Attention! Does your PI cover protect you from the new AML regime? Don’t be the next company to be caught out with a $5.3 million fine! Below is an interesting article from Nigel Grantham, National Manager, FINEX (Financial and Executive Risk), from our partners at Willis Towers Watson.
Although the Financial Transaction Reporting Act 1996 has been in place for 20 years, many entities which are now encompassed under the Anti-Money Laundering and Countering of the Financing of Terrorism Act 2009 (the AML) were not previously covered. This explicitly incudes lawyers and conveyancers from 1 July 2018. Those covered are known as “reporting entities”.
Once an entity becomes a reporting entity, they are then obliged to undertake three practices:
- Have a compliance programme in place;
- Customer due diligence; and
- Reporting of “prescribed” and “suspicious”
However, the AML is a “risk-based” regime whereby such businesses will only be covered to the extent that they engage in certain “captured activities” (identified in the Act) in the “ordinary course of business”, and whether a business is a reporting entity must be assessed by that business on a case by case basis. What encompasses the “ordinary course of business” will depend on a number of factors such as the frequency and regularity of an activity; the financial scale of the activity; the revenue generated by the activity and the resources committed to it; whether it is advertised to customers, and the like.
The Department of Internal Affairs has undertaken a risk assessment which concludes that, of the 1,919 legal practices in New Zealand, approximately 1,570 are expected to be reporting entities, and the sector has been identified as mid to high risk.
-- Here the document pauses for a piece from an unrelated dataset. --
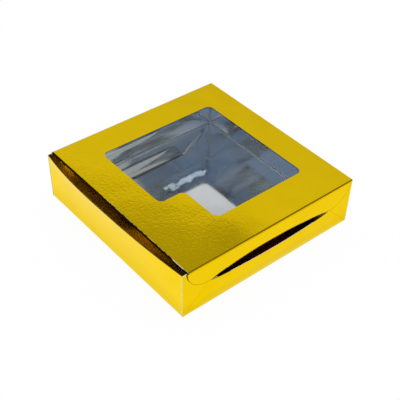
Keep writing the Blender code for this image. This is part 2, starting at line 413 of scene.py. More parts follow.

This is due, in large part, to the fact that the transfer of money through professionals can lend legitimacy to criminal activity, and allows criminals access to more resources than they may otherwise have. The use of entities such as trusts and companies further allows entities to distance the proceeds of crime from their original sources, both of which lawyers can be regularly called upon to set up and administer.
The potential liabilities arising out of the AML regime for lawyers are vast. For direct civil offences under the AML (such as failing to have an adequate compliance programme in place), individuals incur a civil pecuniary penalty of up to $200,000 and up to $2 million for companies. A repeated failure to comply with AML obligations, or providing false or misleading information and other criminal offences can be prosecuted as an offence under the act and result in fines up to $5 million for businesses, while individuals can be fined up to $300,000 or sentenced to up to 2 years in prison.
You will not be entitled to cover for any fines or penalties under your liability policies. However, you may be entitled to certain defence costs for prosecution depending on the terms of your statutory liability or D&O policy. We recommend that this you discuss this with your broker.
It is unlikely for a lawyer to be liable for an incorrect report under the AML, as anyone making a report is granted an immunity for civil and/or criminal liability for losses arising from a report made of suspicious activity (although it must be based on reasonable grounds). However, there are complex privilege issues which could be involved in reporting activities, as lawyers are not permitted to report privileged communications (except where those communications were made or reported for the pursuit of the commission of a crime, as well as receipts and trust accounting records). There is the possibility for civil claims to arise out of these issues (from clients or third parties) for which you may have cover under your professional indemnity policy.
Finally, professionals will increasingly be called upon to advise upon AML obligations for other sectors, and also to act as auditors for other businesses (it is a requirement that those within the regime undergo independent auditing). This would also be likely to trigger your professional indemnity policy. All coverage is subject to policy terms, and we encourage you to discuss the implications of the AML specific to your particular policy wording with your broker.